• Exercise objective: Both the line containing "skewer.position.set(-(min.x + max.x)" and the line containing "bpy.context.view_layer.update()" are to be reproduced exactly, along with every line between them, and nothing more.

BEGIN Supplied material

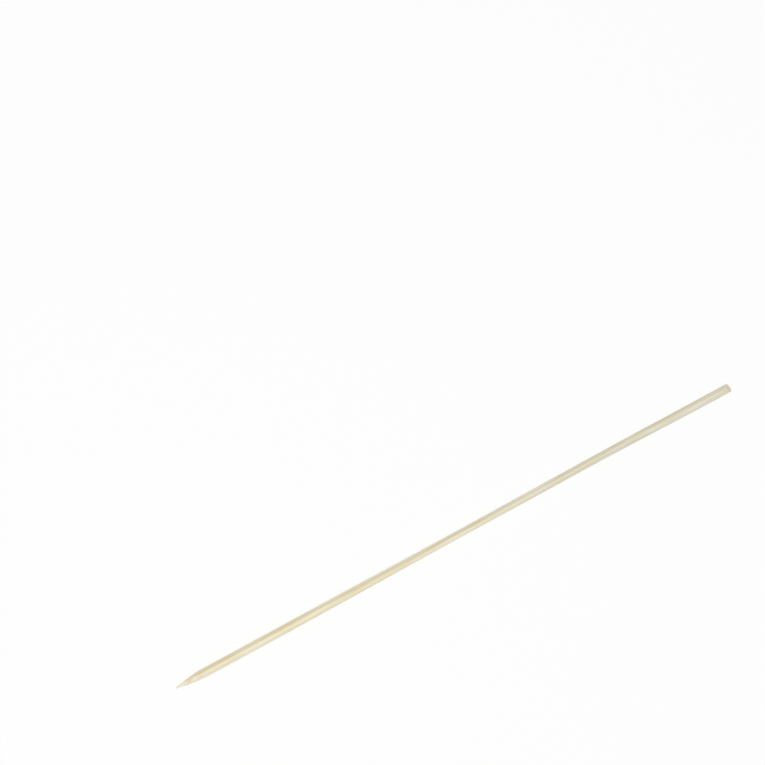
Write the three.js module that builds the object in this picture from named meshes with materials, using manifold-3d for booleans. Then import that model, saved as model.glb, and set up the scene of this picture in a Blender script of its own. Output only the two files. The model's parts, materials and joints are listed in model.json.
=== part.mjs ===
// A bamboo skewer of about 200 by 3 mm. It is one split of bamboo, rounded through a cutter,
// ground to a point at one end and sawn off at the other, so it is one solid.
//
// Sizes are in millimetres. The stick lies along X on the surface z = 0, with its point towards -X
// and its sawn butt towards +X, and the origin is under the middle of its box. While it is being
// made, its tip is at x = 0. Angles round the stick start at +Y and pass +Z at 90 degrees.

import * as THREE from "three";
import { mergeVertices } from "three/addons/utils/BufferGeometryUtils.js";
import Module from "manifold-3d";

const wasm = await Module();
wasm.setup();

// The shaft, which the round cutter leaves a little uneven
const LENGTH = 200; // from the tip to the furthest edge of the sawn end
const SHOULDER_DIAMETER = 2.95; // just behind the point
const SLIM_DIAMETER = 2.5; // at its thinnest
const BUTT_DIAMETER = 2.85; // at the sawn end
const SLIM_FROM_BUTT = 54; // where it is thinnest

// The bend that the bamboo has taken, towards +Y
const BEND = 0.25; // the furthest that the axis stands out
const BEND_START_FROM_BUTT = 100;
const BEND_PEAK_FROM_BUTT = 48;

// The shallow flat that the plane left along the culm's dense outer side
const FLAT_DEPTH = 0.15;
const FLAT_FACING = 48; // degrees
const FLAT_FADES_FROM_BUTT = 60; // full depth up to here
const FLAT_ENDS_FROM_BUTT = 15;

// The hollow where the split ran thinner than the round cutter
const HOLLOW_DEPTH = 0.3;
const HOLLOW_FACING = 185; // degrees
const HOLLOW_START = 25; // these three from the tip
const HOLLOW_DEEPEST = 107;
const HOLLOW_END = 140;

// The strip underneath, where the cutter just missed the split's inner side, so that it lies still
const UNDERSIDE_DEPTH = 0.08;
const UNDERSIDE_FACING = 270; // degrees

// The ground point
const POINT_LENGTH = 9.5; // from the tip to the shoulder
const POINT_BULGE = 0.14; // how far its side stands outside a straight cone
const POINT_LEAN = 0.3; // degrees that its axis leans towards +Y, going back from the tip
const TIP_RADIUS = 0.12;

// The sawn butt, cut out of square
const SAW_TILT = 28; // degrees that its face looks up
const SAW_SWING = 7; // degrees that its face looks towards +Y

// What the tools need beyond the finished stick
const SPARE = 3; // stock past each end, and room round the tools

// How finely the round forms are faceted
const SIDES = 48;
const STATIONS = 42;
const POINT_STEPS = 8;
const TIP_STEPS = 3;

const BAMBOO = new THREE.MeshStandardMaterial({
  color: 0xe6ddc0,
  roughness: 0.75,
  metalness: 0,
});

const { degToRad, lerp, smoothstep } = THREE.MathUtils;

// Rises smoothly from 0 at the start to 1 at the peak, and falls to 0 again at the end.
function hump(place, start, peak, end) {
  return smoothstep(place, start, peak) * (1 - smoothstep(place, peak, end));
}

// The round cutter's radius at a place along the stick.
function roundRadius(place) {
  const slimPlace = LENGTH - SLIM_FROM_BUTT;
  const diameter =
    place < slimPlace
      ? lerp(SHOULDER_DIAMETER, SLIM_DIAMETER, smoothstep(place, POINT_LENGTH, slimPlace))
      : lerp(SLIM_DIAMETER, BUTT_DIAMETER, smoothstep(place, slimPlace, LENGTH));
  return diameter / 2;
}

// The stick's axis at a place: bent in plan, and as high as the strip underneath lies below it, so
// that the strip lies on the surface all along.
function axisPoint(place) {
  const bend =
    BEND *
    hump(place, LENGTH - BEND_START_FROM_BUTT, LENGTH - BEND_PEAK_FROM_BUTT, LENGTH);
  return new THREE.Vector3(place, bend, roundRadius(place) - UNDERSIDE_DEPTH);
}

// The three sides that cut a chord off the round section, each with its depth at a place.
function missingSides(place) {
  return [
    {
      facing: degToRad(FLAT_FACING),
      depth:
        FLAT_DEPTH *
        (1 - smoothstep(place, LENGTH - FLAT_FADES_FROM_BUTT, LENGTH - FLAT_ENDS_FROM_BUTT)),
    },
    {
      facing: degToRad(HOLLOW_FACING),
      depth: HOLLOW_DEPTH * hump(place, HOLLOW_START, HOLLOW_DEEPEST, HOLLOW_END),
    },
    { facing: degToRad(UNDERSIDE_FACING), depth: UNDERSIDE_DEPTH },
  ];
}

// The distance from the axis to the skin at a place and an angle: a circle cut by its chords.
function skinRadius(place, angle) {
  const round = roundRadius(place);
  let reach = round;
  for (const { facing, depth } of missingSides(place)) {
    const towards = Math.cos(angle - facing);
    if (towards > 0) reach = Math.min(reach, (round - depth) / towards);
  }
  return reach;
}

// The rounded shaft, with spare stock at both ends: a cylinder whose rings take the true section.
function makeShaft() {
  const stockLength = LENGTH + 2 * SPARE;
  const halfSide = Math.PI / SIDES;
  const shaft = new THREE.CylinderGeometry(
    1, 1, stockLength, SIDES, STATIONS, false, halfSide,
  );
  shaft.rotateZ(-Math.PI / 2);
  shaft.translate(stockLength / 2 - SPARE, 0, 0);
  const corners = shaft.attributes.position;
  const corner = new THREE.Vector3();
  for (let i = 0; i < corners.count; i += 1) {
    corner.fromBufferAttribute(corners, i);
    const place = corner.x;
    const angle = Math.atan2(corner.z, corner.y);
    const fromAxis = Math.hypot(corner.y, corner.z) * skinRadius(place, angle);
    corner.set(0, Math.cos(angle) * fromAxis, Math.sin(angle) * fromAxis);
    corner.add(axisPoint(place));
    corners.setXYZ(i, corner.x, corner.y, corner.z);
  }
  return shaft;
}

// What the grinder takes off round the point: a cup with the point's shape inside it.
function makeGrinderCup() {
  const shoulderRadius = SHOULDER_DIAMETER / 2;
  const outerRadius = shoulderRadius + SPARE;
  const flankLength = POINT_LENGTH - TIP_RADIUS;
  const flankRise = shoulderRadius - TIP_RADIUS;
  const profile = [];
  for (let i = 0; i <= TIP_STEPS; i += 1) {
    const turn = (Math.PI / 2) * (i / TIP_STEPS);
    profile.push(new THREE.Vector2(TIP_RADIUS * Math.sin(turn), TIP_RADIUS * (1 - Math.cos(turn))));
  }
  for (let i = 1; i <= POINT_STEPS; i += 1) {
    const t = i / POINT_STEPS;
    const bulge = POINT_BULGE * 4 * t * (1 - t);
    profile.push(new THREE.Vector2(TIP_RADIUS + flankRise * t + bulge, TIP_RADIUS + flankLength * t));
  }
  const endSlope = (flankRise - 4 * POINT_BULGE) / flankLength;
  profile.push(new THREE.Vector2(outerRadius, POINT_LENGTH + SPARE / endSlope));
  profile.push(new THREE.Vector2(outerRadius, -2 * SPARE));
  profile.push(new THREE.Vector2(0, -2 * SPARE));
  const cup = new THREE.LatheGeometry(profile.reverse(), SIDES);
  cup.rotateZ(-Math.PI / 2 + degToRad(POINT_LEAN));
  const tip = axisPoint(0);
  cup.translate(tip.x, tip.y, tip.z);
  return cup;
}

// What the saw takes off at the butt: a block with one face in the plane of the cut.
function makeSawBlock() {
  const facing = new THREE.Matrix4()
    .makeRotationZ(degToRad(SAW_SWING))
    .multiply(new THREE.Matrix4().makeRotationY(-degToRad(SAW_TILT)));
  const outward = new THREE.Vector3(1, 0, 0).transformDirection(facing);
  const slant = Math.tan(Math.acos(outward.x));
  const size = 2 * (BUTT_DIAMETER + SPARE);
  const block = new THREE.BoxGeometry(size, size, size);
  block.translate(size / 2, 0, 0);
  block.applyMatrix4(facing);
  const middle = axisPoint(LENGTH - (BUTT_DIAMETER / 2) * slant);
  block.translate(middle.x, middle.y, middle.z);
  return block;
}

// A closed geometry as a solid that can be cut.
function toSolid(geometry) {
  geometry.deleteAttribute("normal");
  geometry.deleteAttribute("uv");
  const merged = mergeVertices(geometry, 1e-5);
  return new wasm.Manifold(
    new wasm.Mesh({
      numProp: 3,
      vertProperties: merged.attributes.position.array,
      triVerts: new Uint32Array(merged.index.array),
    }),
  );
}

// A cut solid as a geometry again.
function toGeometry(solid) {
  const { vertProperties, triVerts } = solid.getMesh();
  const geometry = new THREE.BufferGeometry();
  geometry.setAttribute("position", new THREE.BufferAttribute(vertProperties, 3));
  geometry.setIndex(new THREE.BufferAttribute(triVerts, 1));
  geometry.computeVertexNormals();
  return geometry;
}

function makeSkewer() {
  const cut = toSolid(makeShaft()).subtract(toSolid(makeGrinderCup())).subtract(toSolid(makeSawBlock()));
  const skewer = new THREE.Mesh(toGeometry(cut), BAMBOO);
  skewer.name = "skewer";
  skewer.geometry.computeBoundingBox();
  const { min, max } = skewer.geometry.boundingBox;
  skewer.position.set(-(min.x + max.x) / 2, -(min.y + max.y) / 2, -min.z);
  return skewer;
}

const part = new THREE.Group();
part.add(makeSkewer());

export default part;
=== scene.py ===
"""A bamboo skewer lying on a white table, seen from straight above.

The stick is one piece. Its form is read from the frame's solid and made smooth, and then it gets the
fibres, the grinder's marks and the saw's marks that the solid is too coarse for. The stick lies along
X, with its point towards -X and its sawn butt towards +X. Sizes are in metres, and MM is one
millimetre. Angles round the stick start at +Y and pass +Z at 90 degrees. The bamboo's colours are
written as their everyday values, from 0 to 255.
"""

import json
import math
from dataclasses import dataclass

import bpy
import numpy as np
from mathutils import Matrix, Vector
from mathutils.bvhtree import BVHTree


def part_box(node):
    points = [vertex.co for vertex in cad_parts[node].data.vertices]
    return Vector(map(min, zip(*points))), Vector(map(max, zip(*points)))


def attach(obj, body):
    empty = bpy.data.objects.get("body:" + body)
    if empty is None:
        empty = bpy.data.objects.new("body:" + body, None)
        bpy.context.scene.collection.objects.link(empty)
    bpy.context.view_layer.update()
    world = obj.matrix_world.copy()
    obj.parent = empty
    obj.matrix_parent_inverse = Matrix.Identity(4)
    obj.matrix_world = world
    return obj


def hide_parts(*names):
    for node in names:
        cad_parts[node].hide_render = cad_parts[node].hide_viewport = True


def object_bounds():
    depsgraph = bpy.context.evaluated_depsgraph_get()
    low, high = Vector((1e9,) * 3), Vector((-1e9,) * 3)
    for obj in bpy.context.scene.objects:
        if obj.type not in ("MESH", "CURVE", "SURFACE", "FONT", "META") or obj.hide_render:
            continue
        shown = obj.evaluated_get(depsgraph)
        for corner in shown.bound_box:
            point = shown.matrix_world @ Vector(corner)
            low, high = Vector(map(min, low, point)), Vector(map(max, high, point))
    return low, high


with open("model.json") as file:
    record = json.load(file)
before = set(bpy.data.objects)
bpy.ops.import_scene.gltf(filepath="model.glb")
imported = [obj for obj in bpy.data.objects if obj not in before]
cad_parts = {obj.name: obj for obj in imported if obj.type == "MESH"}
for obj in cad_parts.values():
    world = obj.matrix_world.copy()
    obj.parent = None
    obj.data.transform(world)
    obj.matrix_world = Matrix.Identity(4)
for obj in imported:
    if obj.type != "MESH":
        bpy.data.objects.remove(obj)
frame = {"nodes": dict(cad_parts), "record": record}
cad_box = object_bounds()

MM = 0.001

# Where the stick's ends are in the picture, in pixels from the middle of its top left one
PICTURE_SIDE = 765
TIP_IN_PICTURE = (175, 688)
BUTT_IN_PICTURE = (727.9, 387.4)  # the middle of the sawn face
CAMERA_HEIGHT = 0.9  # above the tip
SENSOR_WIDTH = 36  # in millimetres, as the lens is too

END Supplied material

• Answer for this exercise:
  skewer.position.set(-(min.x + max.x) / 2, -(min.y + max.y) / 2, -min.z);
  return skewer;
}

const part = new THREE.Group();
part.add(makeSkewer());

export default part;
=== scene.py ===
"""A bamboo skewer lying on a white table, seen from straight above.

The stick is one piece. Its form is read from the frame's solid and made smooth, and then it gets the
fibres, the grinder's marks and the saw's marks that the solid is too coarse for. The stick lies along
X, with its point towards -X and its sawn butt towards +X. Sizes are in metres, and MM is one
millimetre. Angles round the stick start at +Y and pass +Z at 90 degrees. The bamboo's colours are
written as their everyday values, from 0 to 255.
"""

import json
import math
from dataclasses import dataclass

import bpy
import numpy as np
from mathutils import Matrix, Vector
from mathutils.bvhtree import BVHTree


def part_box(node):
    points = [vertex.co for vertex in cad_parts[node].data.vertices]
    return Vector(map(min, zip(*points))), Vector(map(max, zip(*points)))


def attach(obj, body):
    empty = bpy.data.objects.get("body:" + body)
    if empty is None:
        empty = bpy.data.objects.new("body:" + body, None)
        bpy.context.scene.collection.objects.link(empty)
    bpy.context.view_layer.update()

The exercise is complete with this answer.